As Andrew Bowie observes:

The activity of ‘reason,’ which in itself initially depends upon the ground, can become the (ultimately futile) attempt to overcome that in which it is grounded … Schelling’s argument can surely be read, though, as a warning against the potential for domination of subjec­tivity, which as ‘evil’ tries to obliterate its relationship to the ground upon which it is dependent.

Indeed, even in [Imanuel] Kant’s view, pure practical reason only “restricts self-love,” a form of self-regard that Kant believes is naturally active in each of us.

For example, in the second Critique, Kant claims that “to be happy is neces­sarily the demand of every rational but finite being and therefore an unavoidable determining ground of its faculty of desire,” and in Religion Within the Boundaries of Mere Reason, he notes that the claim that personal happiness is good natu­rally arises from self-love: “To incorporate [self-love] into one’s maxim is nat­ural … for us-dependent as we are on objects of the senses, happiness is by nature the first that we desire and desire unconditionally.”

Moral failure can take one of two forms: becoming fixated on our sensuous nature … or regarding with contempt the ground of our own existence, instead of regarding it as the condition that enables us to ascend toward a higher, further state of our own self.

Thus, in Kant’s view, the claim that the end of personal happiness is good can “remain” as the “matter of the maxim” of our will, but in the case of a virtuous will, that matter is “limited” or given the form of a law. This is how Kant describes what follows from giving the claim that the end of personal happiness is good the form of a universal law:

Let the matter be, for example, my own happiness. This, if I attribute it to each (as, in the case of finite beings, I may in fact do), can become an objective practical law only if I include in it the happiness of others. Thus the law to promote the happiness of others arises … merely from this: that the form of universality, which reason requires as the con­dition of giving to a maxim of self-love the objective validity of a law, becomes the determining ground of the pure will.

When the maxim of self-love (the claim that the end of personal happiness is good) is given the form of a universal law, what follows is the duty of beneficence, the obligation to promote the happiness of others, and in doing so, to recognize the value of the ends that others pursue, to recognize that they too participate in determining the concept of the good (or at least to recognize that other virtuous agents participate in determining the concept of the good).

Also, if the claim that one’s own happiness is good is rendered objective by being transformed into a universal law, then others should be prepared to recognize the value of the ends that we pursue; others should be prepared to recognize our own valid contribu­tion to determining the concept of the good.
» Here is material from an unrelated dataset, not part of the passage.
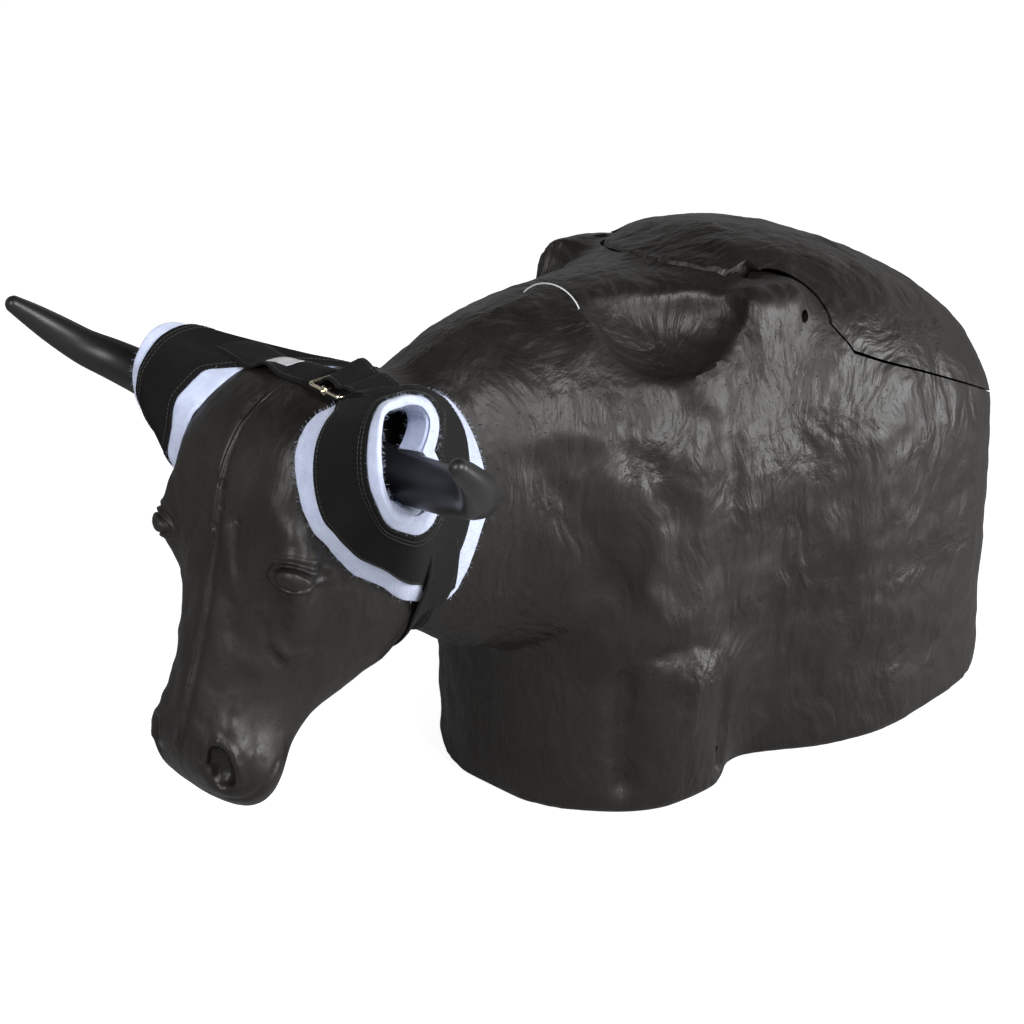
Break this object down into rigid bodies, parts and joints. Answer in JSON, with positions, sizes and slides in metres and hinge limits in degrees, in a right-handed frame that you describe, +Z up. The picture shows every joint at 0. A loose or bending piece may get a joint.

In this way, the moral law becomes the “basis of a definition of the good that can be universally and intersubjectively agreed upon.” When the claims of self-love are given the form of a universal law, they become rational; there is a sufficient reason to realize those ends, and those claims enable us to determine the concept of the good.

When the maxim of self-love (the claim that the end of personal happiness is good) is given the form of a universal law, what follows is the duty of beneficence.

Thus, from within a perfectionist outlook, moral failure occurs when a person takes up too much or too little of the space among other persons that belongs to her. As [Stanley] Cavell remarks, the Emersonian, or democratic, version of perfectionism moves from the idea “of there being one (call him Socrates) who represents for each of us the height of the journey, to the idea of each of us being repre­sentative for each of us — an idea that is a threat as much as an opportunity.”

A person can fail to regard her own life as being representative for each of us in one of two ways: I have claimed that being a self involves giving our beliefs and actions the form of a coherent whole, and I have argued that this practice is the means by which the self and cognizes the good. Yet if a person fails to take her own life seriously enough — by not being committed to her ongoing project or form of life, or by failing to take responsibility for the values that she endorses in living — she will be unable to say that her life contributes toward cognizing the good, for in living she makes no claims about the ends that are and are not worthy of commitment.

In Cavell’s terms, such a person will be unable to say, “I stand here for humanity.” Yet, a person can also fail to regard her own life as representative for each of us by considering her own life — and the values that she endorses in living — to be the only adequate representation of humanity. In Kantian terms, this is what occurs when self-love turns into self-conceit, when self-love “makes itself lawgiving and the unconditional practical principle.”